Le 11 décembre dernier, le nouveau veto des Etats-Unis à la nomination de membres pour le remplacement des juges américain et indien de l’Organe d’Appel (OA) de l’Organisation Mondiale du Commerce (OMC) semble sonner le glas d’une certaine forme de Multilatéralisme, thématique que nous suivons attentivement depuis 2017. En bloquant désormais le fonctionnement opérationnel de l’OA, en l’absence d’un nombre de juges suffisant pour traiter les appels dans la procédure de règlement des différends commerciaux (un seul juge reste en fonction sur 7, 3 étant nécessaires pour un fonctionnement à minima), les Etats-Unis vident implicitement l’OMC d’une partie de sa substance, à savoir son rôle d’arbitre supranational. Les griefs des Etats-Unis envers le fonctionnement de l’OA sont anciens (depuis 2005) et ne traduisent pas ici uniquement la nouvelle posture américaine défendue par le président Trump. Au-delà des problématiques de gestion opérationnelle, cette position illustre une approche critique des Etats-Unis au regard des décisions rendues par l’OA qui, en faisant jurisprudence, empêcheraient les Etats d’utiliser certains instruments de défense commerciale pourtant prévus dans les accords de l’OMC.
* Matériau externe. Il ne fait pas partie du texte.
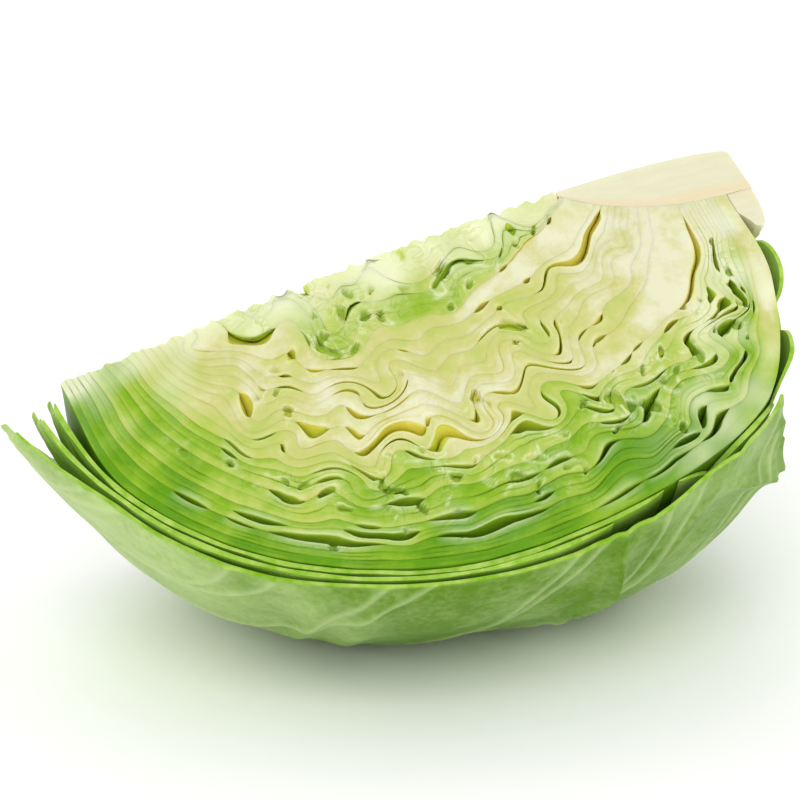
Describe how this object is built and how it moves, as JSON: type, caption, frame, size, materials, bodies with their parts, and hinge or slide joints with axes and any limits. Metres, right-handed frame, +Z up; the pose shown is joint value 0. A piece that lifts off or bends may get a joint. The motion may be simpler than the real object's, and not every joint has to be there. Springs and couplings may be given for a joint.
{
  "type": "cabbage wedge",
  "caption": "Quarter wedge of a white cabbage head with nested leaves, a short core and a loose wrapper leaf that it lies on.",
  "frame": {"origin": "bottom centre of the box, on the surface that the wedge lies on", "axes": "+Z up as it lies, +X along the ridge towards the trimmed stem, -Y towards the side that the front cut faces"},
  "size_m": [0.1692, 0.1094, 0.0955],
  "materials": {
    "core": "moist cut stem, cream white, faintly fibrous",
    "heart_leaf": "pale yellow inner leaf, moist cut edge",
    "green_leaf": "light green leaf, satin",
    "outer_leaf": "fresh green leaf, satin",
    "wrapper_leaf": "pale green waxy leaf with whitish veins"
  },
  "bodies": {
    "root": {"core": "core", "stem_stub": "core", "heart_bud": "heart_leaf", "leaf_01": "heart_leaf", "leaf_02": "heart_leaf", "leaf_03": "heart_leaf", "leaf_04": "heart_leaf", "leaf_05": "heart_leaf", "leaf_06": "heart_leaf", "leaf_07": "heart_leaf", "leaf_08": "heart_leaf", "leaf_09": "heart_leaf", "leaf_10": "heart_leaf", "leaf_11": "heart_leaf", "leaf_12": "heart_leaf", "leaf_13": "green_leaf", "leaf_14": "green_leaf", "leaf_15": "green_leaf", "leaf_16": "green_leaf", "leaf_17": "green_leaf", "leaf_18": "green_leaf", "leaf_19": "outer_leaf", "leaf_20": "outer_leaf", "leaf_21": "outer_leaf", "leaf_22": "outer_leaf", "outer_leaf_1": "outer_leaf", "outer_leaf_2": "outer_leaf", "outer_leaf_3": "outer_leaf", "wrapper_leaf": "wrapper_leaf"}
  },
  "joints": []
}
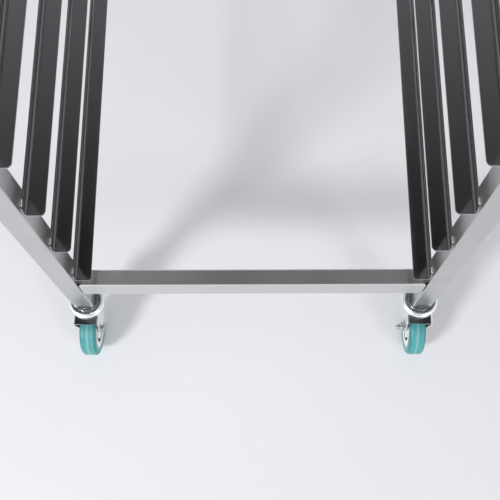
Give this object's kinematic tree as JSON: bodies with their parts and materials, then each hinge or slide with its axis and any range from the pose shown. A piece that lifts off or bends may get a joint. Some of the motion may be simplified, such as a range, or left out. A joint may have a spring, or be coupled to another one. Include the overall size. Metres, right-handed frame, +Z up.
{
  "type": "sheet pan rack",
  "caption": "Open welded tube rack with angle runners in tiers on both sides that carry sliding baking trays, standing on swivel casters with stud stems.",
  "frame": {"origin": "centre of the footprint, on the floor", "axes": "+X to the right as seen from the front, -Y out of the front, +Z up"},
  "size_m": [0.4906, 0.7184, 1.56],
  "materials": {
    "brushed_stainless": "brushed stainless tube",
    "runner_stainless": "smooth cold-rolled stainless sheet",
    "cup_steel": "pressed, zinc plated, dull",
    "zinc_plated": "pressed, bright zinc plated",
    "bolt_steel": "zinc plated",
    "ball_steel": "polished",
    "core_plastic": "moulded, satin",
    "tyre_rubber": "moulded, satin"
  },
  "bodies": {
    "rack": {"post_front_left": "brushed_stainless", "post_front_right": "brushed_stainless", "post_rear_left": "brushed_stainless", "post_rear_right": "brushed_stainless", "bottom_rail_front": "brushed_stainless", "bottom_rail_rear": "brushed_stainless", "top_rail_front": "brushed_stainless", "top_rail_rear": "brushed_stainless", "top_rail_left": "brushed_stainless", "top_rail_right": "brushed_stainless", "runner_left_01": "runner_stainless", "runner_left_02": "runner_stainless", "runner_left_03": "runner_stainless", "runner_left_04": "runner_stainless", "runner_left_05": "runner_stainless", "runner_left_06": "runner_stainless", "runner_left_07": "runner_stainless", "runner_left_08": "runner_stainless", "runner_left_09": "runner_stainless", "runner_left_10": "runner_stainless", "runner_left_11": "runner_stainless", "runner_left_12": "runner_stainless", "runner_right_01": "runner_stainless", "runner_right_02": "runner_stainless", "runner_right_03": "runner_stainless", "runner_right_04": "runner_stainless", "runner_right_05": "runner_stainless", "runner_right_06": "runner_stainless", "runner_right_07": "runner_stainless", "runner_right_08": "runner_stainless", "runner_right_09": "runner_stainless", "runner_right_10": "runner_stainless", "runner_right_11": "runner_stainless", "runner_right_12": "runner_stainless", "swivel_cup_front_left": "cup_steel", "swivel_cup_front_right": "cup_steel", "swivel_cup_rear_left": "cup_steel", "swivel_cup_rear_right": "cup_steel", "stem_fixings": "bolt_steel", "swivel_balls": "ball_steel"},
    "caster_fork_front_left": {"fork_front_left": "zinc_plated", "axle_bolt_front_left": "bolt_steel", "axle_nut_front_left": "bolt_steel"},
    "caster_wheel_front_left": {"wheel_core_front_left": "core_plastic", "tyre_front_left": "tyre_rubber"},
    "caster_fork_front_right": {"fork_front_right": "zinc_plated", "axle_bolt_front_right": "bolt_steel", "axle_nut_front_right": "bolt_steel"},
    "caster_wheel_front_right": {"wheel_core_front_right": "core_plastic", "tyre_front_right": "tyre_rubber"},
    "caster_fork_rear_left": {"fork_rear_left": "zinc_plated", "axle_bolt_rear_left": "bolt_steel", "axle_nut_rear_left": "bolt_steel"},
    "caster_wheel_rear_left": {"wheel_core_rear_left": "core_plastic", "tyre_rear_left": "tyre_rubber"},
    "caster_fork_rear_right": {"fork_rear_right": "zinc_plated", "axle_bolt_rear_right": "bolt_steel", "axle_nut_rear_right": "bolt_steel"},
    "caster_wheel_rear_right": {"wheel_core_rear_right": "core_plastic", "tyre_rear_right": "tyre_rubber"}
  },
  "joints": [
    {"name": "caster_swivel_front_left", "type": "hinge", "parent": "rack", "child": "caster_fork_front_left", "pos_m": [-0.22, -0.2975, 0.0885], "axis": [0, 0, 1], "continuous": true},
    {"name": "wheel_spin_front_left", "type": "hinge", "parent": "caster_fork_front_left", "child": "caster_wheel_front_left", "pos_m": [-0.22092, -0.32148, 0.0375], "axis": [0.9993, -0.0384, 0], "continuous": true},
    {"name": "caster_swivel_front_right", "type": "hinge", "parent": "rack", "child": "caster_fork_front_right", "pos_m": [0.22, -0.2975, 0.0885], "axis": [0, 0, 1], "continuous": true},
    {"name": "wheel_spin_front_right", "type": "hinge", "parent": "caster_fork_front_right", "child": "caster_wheel_front_right", "pos_m": [0.21971, -0.3215, 0.0375], "axis": [0.9999, -0.0122, 0], "continuous": true},
    {"name": "caster_swivel_rear_left", "type": "hinge", "parent": "rack", "child": "caster_fork_rear_left", "pos_m": [-0.22, 0.2975, 0.0885], "axis": [0, 0, 1], "continuous": true},
    {"name": "wheel_spin_rear_left", "type": "hinge", "parent": "caster_fork_rear_left", "child": "caster_wheel_rear_left", "pos_m": [-0.21971, 0.3215, 0.0375], "axis": [0.9999, -0.0122, 0], "continuous": true},
    {"name": "caster_swivel_rear_right", "type": "hinge", "parent": "rack", "child": "caster_fork_rear_right", "pos_m": [0.22, 0.2975, 0.0885], "axis": [0, 0, 1], "continuous": true},
    {"name": "wheel_spin_rear_right", "type": "hinge", "parent": "caster_fork_rear_right", "child": "caster_wheel_rear_right", "pos_m": [0.22092, 0.32148, 0.0375], "axis": [0.9993, -0.0384, 0], "continuous": true}
  ]
}
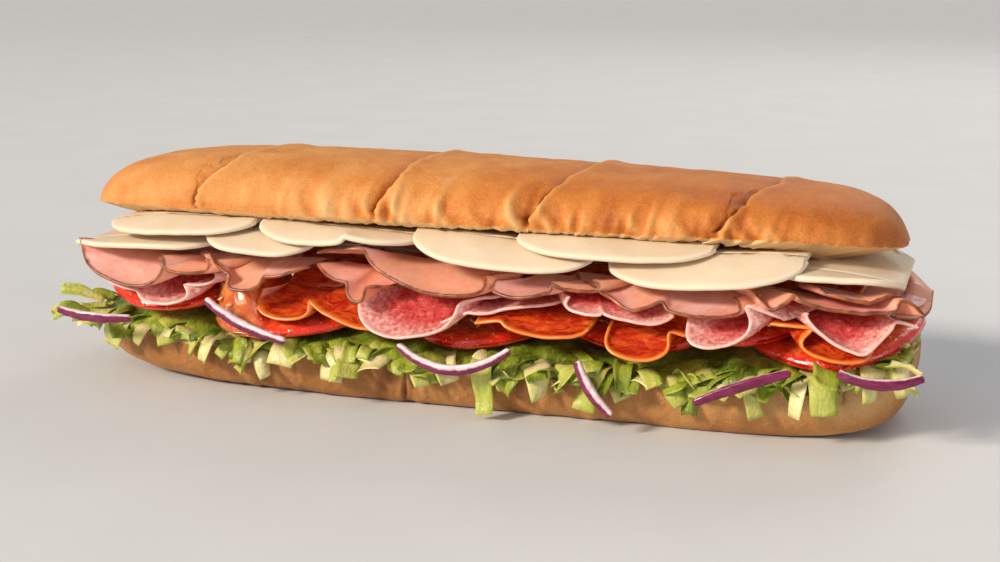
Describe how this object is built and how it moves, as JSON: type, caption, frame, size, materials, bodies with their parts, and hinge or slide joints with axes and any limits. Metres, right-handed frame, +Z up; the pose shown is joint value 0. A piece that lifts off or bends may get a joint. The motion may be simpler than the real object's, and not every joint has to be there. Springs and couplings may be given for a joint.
{
  "type": "submarine sandwich",
  "caption": "Long split roll filled with overlapping round cheese slices, folded ham, salami and pepperoni, tomato, onion strips and shredded lettuce.",
  "frame": {"origin": "middle of the base of the box around the sandwich, on the plane it rests on", "axes": "+X along the roll, -Y towards the side in the picture, +Z up"},
  "size_m": [0.3106, 0.1026, 0.0834],
  "materials": {
    "crust_top": "baked crust, golden, fine grain",
    "crust_bottom": "baked crust, darker, wrinkled",
    "cheese": "smooth, slightly waxy",
    "ham": "moist, with a browned rim",
    "salami": "moist, marbled",
    "pepperoni": "oily",
    "tomato": "wet",
    "onion": "crisp and wet, with purple skin",
    "lettuce": "fresh leaf"
  },
  "bodies": {
    "root": {"bun_top": "crust_top", "bun_bottom": "crust_bottom", "lettuce": "lettuce", "cheese_1": "cheese", "cheese_2": "cheese", "cheese_3": "cheese", "cheese_4": "cheese", "cheese_5": "cheese", "cheese_6": "cheese", "cheese_7": "cheese", "cheese_8": "cheese", "ham_1": "ham", "ham_2": "ham", "ham_3": "ham", "ham_4": "ham", "ham_5": "ham", "ham_6": "ham", "ham_7": "ham", "ham_8": "ham", "salami_1": "salami", "salami_2": "salami", "salami_3": "salami", "salami_4": "salami", "salami_5": "salami", "salami_6": "salami", "pepperoni_1": "pepperoni", "pepperoni_2": "pepperoni", "pepperoni_3": "pepperoni", "pepperoni_4": "pepperoni", "tomato_1": "tomato", "tomato_2": "tomato", "tomato_3": "tomato", "tomato_4": "tomato", "tomato_5": "tomato", "tomato_6": "tomato", "onion_1": "onion", "onion_2": "onion", "onion_3": "onion", "onion_4": "onion", "onion_5": "onion", "onion_6": "onion", "onion_7": "onion", "onion_8": "onion", "onion_9": "onion", "onion_10": "onion"}
  },
  "joints": []
}
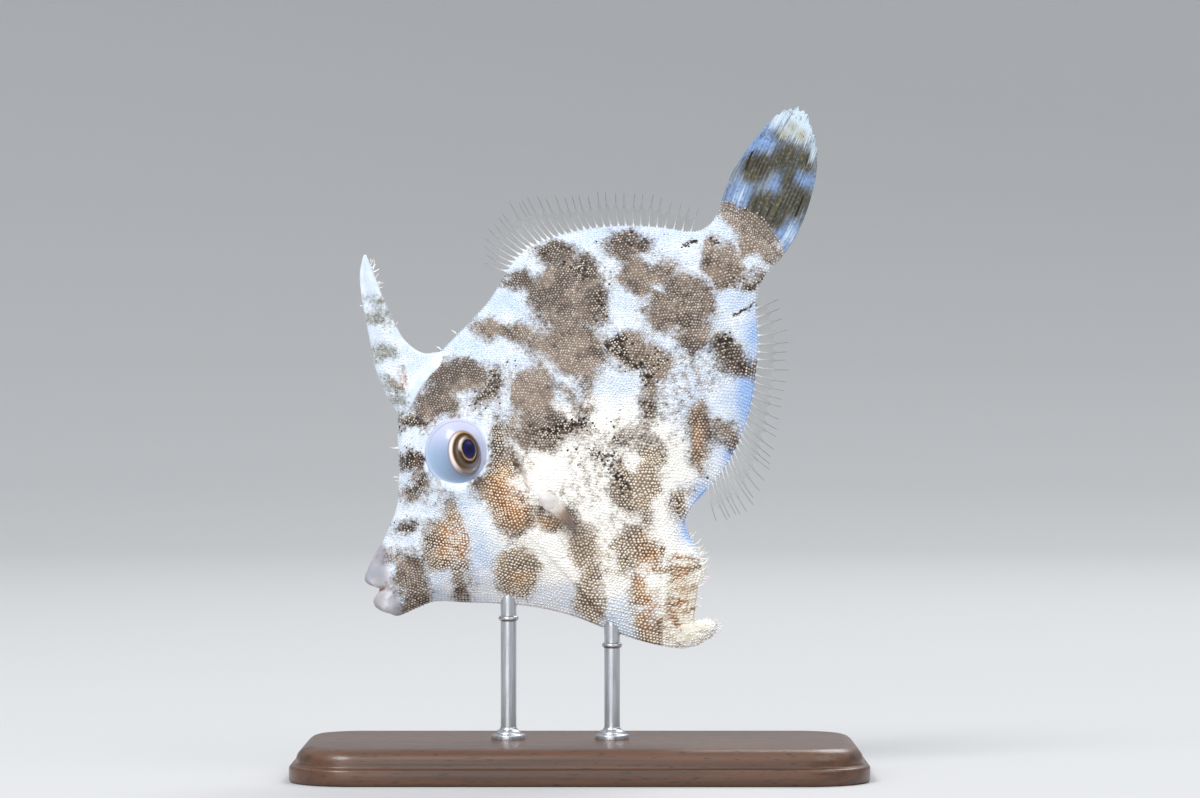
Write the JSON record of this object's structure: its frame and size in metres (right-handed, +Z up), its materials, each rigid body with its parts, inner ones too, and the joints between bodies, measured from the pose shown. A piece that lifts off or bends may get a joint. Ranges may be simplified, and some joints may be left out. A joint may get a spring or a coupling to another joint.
{
  "type": "filefish model on a display stand",
  "caption": "Life-size filefish, nose down with its back spine raised and tail bent up, held over a flat base by short rods.",
  "frame": {"origin": "centre of the stand's flat underside", "axes": "+Z up, -X the way the fish faces, +Y across to its right flank; the fish lies in the XZ plane, pitched 42 degrees nose down"},
  "size_m": [0.08, 0.038, 0.0936],
  "materials": {
    "skin": "granular skin, off-white with brown blotches",
    "tail_fin": "rayed membrane, olive and white bands",
    "clear_fin": "thin clear membrane with pale rays",
    "eye": "wet, pale blue with a bronze iris",
    "stand_wood": "dark stained beech, satin lacquer",
    "stand_steel": "brushed along the rod"
  },
  "bodies": {
    "root": {"head": "skin", "trunk": "skin", "pelvic_flap": "skin", "caudal_peduncle": "skin", "dorsal_spine": "skin", "caudal_fin": "tail_fin", "soft_dorsal_fin": "clear_fin", "anal_fin": "clear_fin", "pectoral_fin_left": "clear_fin", "pectoral_fin_right": "clear_fin", "eye_left": "eye", "eye_right": "eye", "stand_base": "stand_wood", "stand_rod_front": "stand_steel", "stand_rod_rear": "stand_steel"}
  },
  "joints": []
}
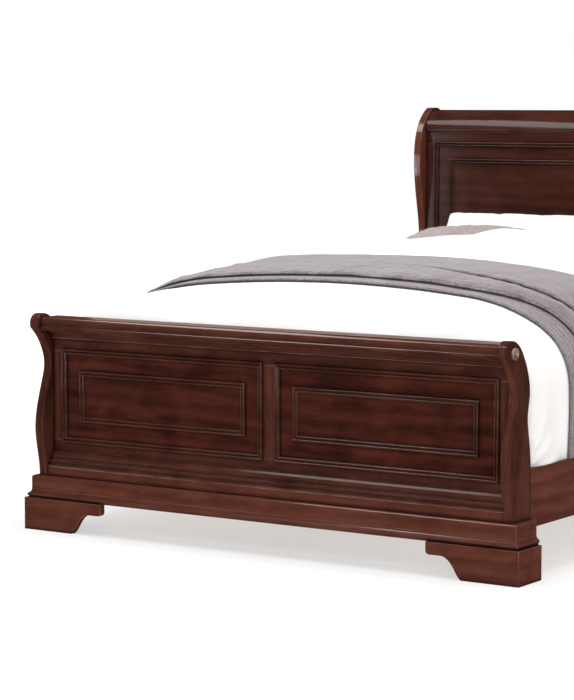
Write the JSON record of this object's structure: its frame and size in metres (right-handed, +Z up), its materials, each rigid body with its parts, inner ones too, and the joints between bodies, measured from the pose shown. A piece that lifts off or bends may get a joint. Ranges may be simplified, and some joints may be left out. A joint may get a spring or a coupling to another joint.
{
  "type": "sleigh bed",
  "caption": "Wooden sleigh bed with scrolled posts, panelled footboard on bracket feet, taller panelled headboard, side rails, slats, mattress, quilt, folded throw and pillows.",
  "frame": {"origin": "middle of the bed's footprint, on the floor", "axes": "+X across the bed, +Y from the footboard to the headboard, +Z up"},
  "size_m": [1.651, 2.3338, 1.229],
  "materials": {
    "cherry_lacquer": "dark red-brown stain under satin lacquer",
    "pine": "planed, unfinished",
    "zinc_steel": "zinc plated",
    "foundation_ticking": "woven ticking",
    "mattress_ticking": "knitted ticking",
    "white_cotton": "fine plain weave",
    "grey_knit": "soft napped weave",
    "taupe_linen": "linen weave",
    "cream_cotton": "fine plain weave"
  },
  "bodies": {
    "frame": {"bracket_foot_left": "cherry_lacquer", "bracket_foot_right": "cherry_lacquer", "centre_beam": "pine", "centre_legs": "pine", "foot_glue_blocks": "pine", "footboard_back": "cherry_lacquer", "footboard_base_moulding": "cherry_lacquer", "footboard_bottom_rail": "cherry_lacquer", "footboard_centre_stile": "cherry_lacquer", "footboard_crest_cove": "cherry_lacquer", "footboard_crest_rail": "cherry_lacquer", "footboard_inner_beading": "cherry_lacquer", "footboard_lower_board": "cherry_lacquer", "footboard_outer_beading": "cherry_lacquer", "footboard_panel_left": "cherry_lacquer", "footboard_panel_right": "cherry_lacquer", "footboard_plinth_front": "cherry_lacquer", "footboard_plinth_return_left": "cherry_lacquer", "footboard_plinth_return_right": "cherry_lacquer", "footboard_post_left": "cherry_lacquer", "footboard_post_right": "cherry_lacquer", "footboard_rosettes": "cherry_lacquer", "footboard_step_moulding": "cherry_lacquer", "footboard_stile_left": "cherry_lacquer", "footboard_stile_right": "cherry_lacquer", "footboard_top_rail": "cherry_lacquer", "headboard_bottom_rail": "cherry_lacquer", "headboard_centre_stile": "cherry_lacquer", "headboard_crest_cove": "cherry_lacquer", "headboard_crest_rail": "cherry_lacquer", "headboard_inner_beading": "cherry_lacquer", "headboard_lower_board": "cherry_lacquer", "headboard_outer_beading": "cherry_lacquer", "headboard_panel_left": "cherry_lacquer", "headboard_panel_right": "cherry_lacquer", "headboard_post_left": "cherry_lacquer", "headboard_post_right": "cherry_lacquer", "headboard_rosettes": "cherry_lacquer", "headboard_stile_left": "cherry_lacquer", "headboard_stile_right": "cherry_lacquer", "headboard_top_rail": "cherry_lacquer", "rail_hook_plates": "zinc_steel", "side_rail_left": "cherry_lacquer", "side_rail_right": "cherry_lacquer", "slat_cleat_left": "pine", "slat_cleat_right": "pine", "slat_screws": "zinc_steel", "slats": "pine"},
    "foundation": {"foundation": "foundation_ticking"},
    "mattress": {"mattress": "mattress_ticking"},
    "quilt": {"quilt": "white_cotton"},
    "throw": {"throw_blanket": "grey_knit"},
    "front_pillow_left": {"front_pillow_left": "taupe_linen"},
    "front_pillow_right": {"front_pillow_right": "taupe_linen"},
    "back_pillow_left": {"back_pillow_left": "cream_cotton"},
    "back_pillow_right": {"back_pillow_right": "cream_cotton"}
  },
  "joints": [
    {"name": "foundation_lift", "type": "slide", "parent": "frame", "child": "foundation", "axis": [0, 0, 1], "range_m": [0, 0.46]},
    {"name": "mattress_lift", "type": "slide", "parent": "foundation", "child": "mattress", "axis": [0, 0, 1], "range_m": [0, 0.25]},
    {"name": "quilt_lift", "type": "slide", "parent": "mattress", "child": "quilt", "axis": [0, 0, 1], "range_m": [0, 0.36]},
    {"name": "throw_lift", "type": "slide", "parent": "quilt", "child": "throw", "axis": [0, 0, 1], "range_m": [0, 0.37]},
    {"name": "front_pillow_left_lift", "type": "slide", "parent": "mattress", "child": "front_pillow_left", "axis": [0, 0, 1], "range_m": [0, 0.3]},
    {"name": "front_pillow_right_lift", "type": "slide", "parent": "mattress", "child": "front_pillow_right", "axis": [0, 0, 1], "range_m": [0, 0.3]},
    {"name": "back_pillow_left_lift", "type": "slide", "parent": "mattress", "child": "back_pillow_left", "axis": [0, 0, 1], "range_m": [0, 0.3]},
    {"name": "back_pillow_right_lift", "type": "slide", "parent": "mattress", "child": "back_pillow_right", "axis": [0, 0, 1], "range_m": [0, 0.3]}
  ]
}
Le dysfonctionnement de l’OA ramène désormais l’OMC à un rôle seulement consultatif. L’horizon apparaît ainsi plus dégagé pour les Etats souhaitant appliquer de façon unilatérale des mesures restrictives sur les flux commerciaux, et de fait réinstaure un rapport de force défavorable aux petits pays exportateurs face aux géants américain, chinois, mais aussi européens. Dans le contexte actuel, sortir de l’impasse paraît extrêmement compliqué, toute réforme de l’OMC nécessitant un dialogue constructif entre ces 3 géants. Cet épisode ne sera probablement pas le dernier à illustrer la transformation des relations internationales que nous vivons actuellement. A ce titre, le rapport sur le commerce mondial 2019 publié le lendemain de cette annonce est édifiant. Sur les deux dernières périodes annuelles considérées, les montants d’importations impactés par des mesures restrictives mises en place ont connu, selon l’OMC, une accélération spectaculaire pour atteindre un niveau historiquement élevé (747 Mds$ entre oct.18 et oct.19, soit une hausse annuelle de 27%). Alors qu’en 2009, seules 0,6% des importations mondiales étaient sujettes à des mesures restrictives, 7,5% de ces flux étaient en 2018 concernés. Une nouvelle preuve si besoin en est que le monde économique a bel et bien changé.
« Alors qu’en 2009, seules 0,6% des importations mondiales étaient sujettes à des mesures restrictives, 7,5% de ces flux étaient en 2018 concernés »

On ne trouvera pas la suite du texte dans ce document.